I haven’t read many books about travelling around Nigeria written by Nigerians. No doubt they exist (and readers should please recommend some for me in the comment section). I have however read many about traveling in other parts of the world. Tẹ́jú Cole’s (2016) essay collection comes to mind as well as Wọlé Ṣóyínká’s memoir You Must Set Forth At Dawn (2006). There is also America Their America (1964), an “autotravography” by J.P. Clark which caused controversy for what critics thought was a narrow and judgmental view of American values. Recently, there is Okey Ndibe’s Never Look An American In the Eye (2016), an autobiography, and many more.

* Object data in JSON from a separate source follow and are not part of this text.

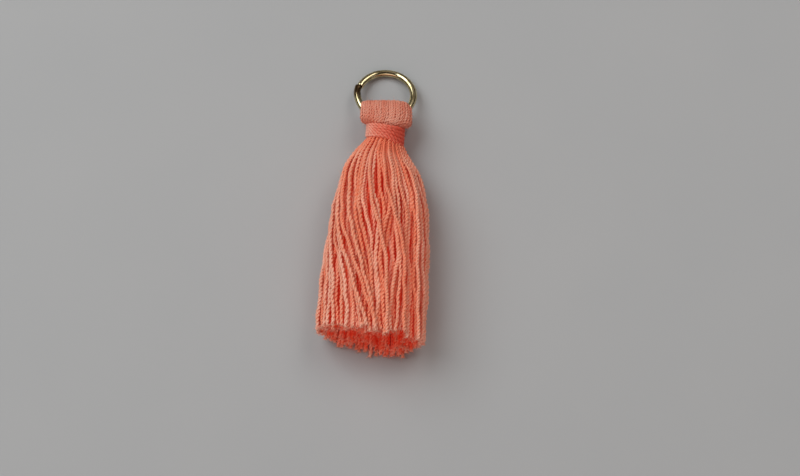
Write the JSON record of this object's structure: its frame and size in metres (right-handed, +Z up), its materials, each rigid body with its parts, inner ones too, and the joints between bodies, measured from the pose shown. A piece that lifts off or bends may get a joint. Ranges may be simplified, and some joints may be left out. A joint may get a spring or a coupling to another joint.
{
  "type": "thread tassel with jump ring",
  "caption": "Short tassel of thick twisted coral thread, folded over a gold jump ring, bound at the neck and lying on its side.",
  "frame": {"origin": "on the surface that the tassel lies on, under the middle of its box", "axes": "+Y along the tassel from its cut ends to its ring, +X to the right as seen from above, +Z up from the surface"},
  "size_m": [0.0136, 0.0374, 0.0082],
  "materials": {
    "ring_gold": "polished gold-tone plating on round wire",
    "binding_thread": "tightly wound coral thread, satin",
    "tassel_thread": "thick twisted coral thread, soft sheen"
  },
  "bodies": {
    "root": {"jump_ring": "ring_gold", "neck_binding": "binding_thread", "thread_tassel": "tassel_thread"}
  },
  "joints": []
}
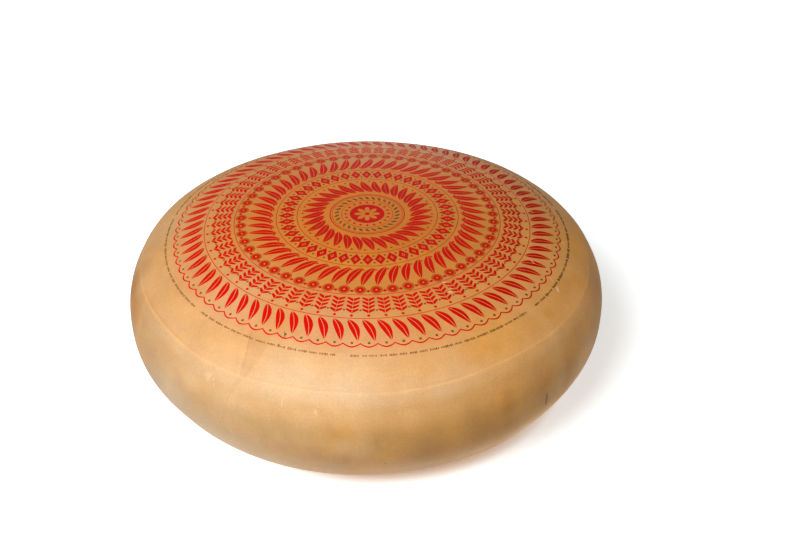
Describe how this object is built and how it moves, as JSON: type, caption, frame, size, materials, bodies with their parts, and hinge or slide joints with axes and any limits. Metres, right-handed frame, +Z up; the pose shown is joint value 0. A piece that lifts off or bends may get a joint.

There are however many more narratives written about the country, and about the continent, by visiting (foreign) journalists, writers, novelists over the years. Karen Blixen‘s Out of Africa (1937), JMG Le Clezio’s Onitsha (1991) and VS Naipaul’s The Masque of Africa (2010) come to mind easily. But so does this one. The overall impression of such books has always been the worry that they rarely depict reality as is, but only as perceived by the visiting foreigner, which – to be fair – is the whole purpose of the subjective narrative. I expect that the impression of America I’ll get from reading travel notes from an African visiting the US in the 1960s will give me an idea of America through that writer’s perspective of events as they unfold to him/her.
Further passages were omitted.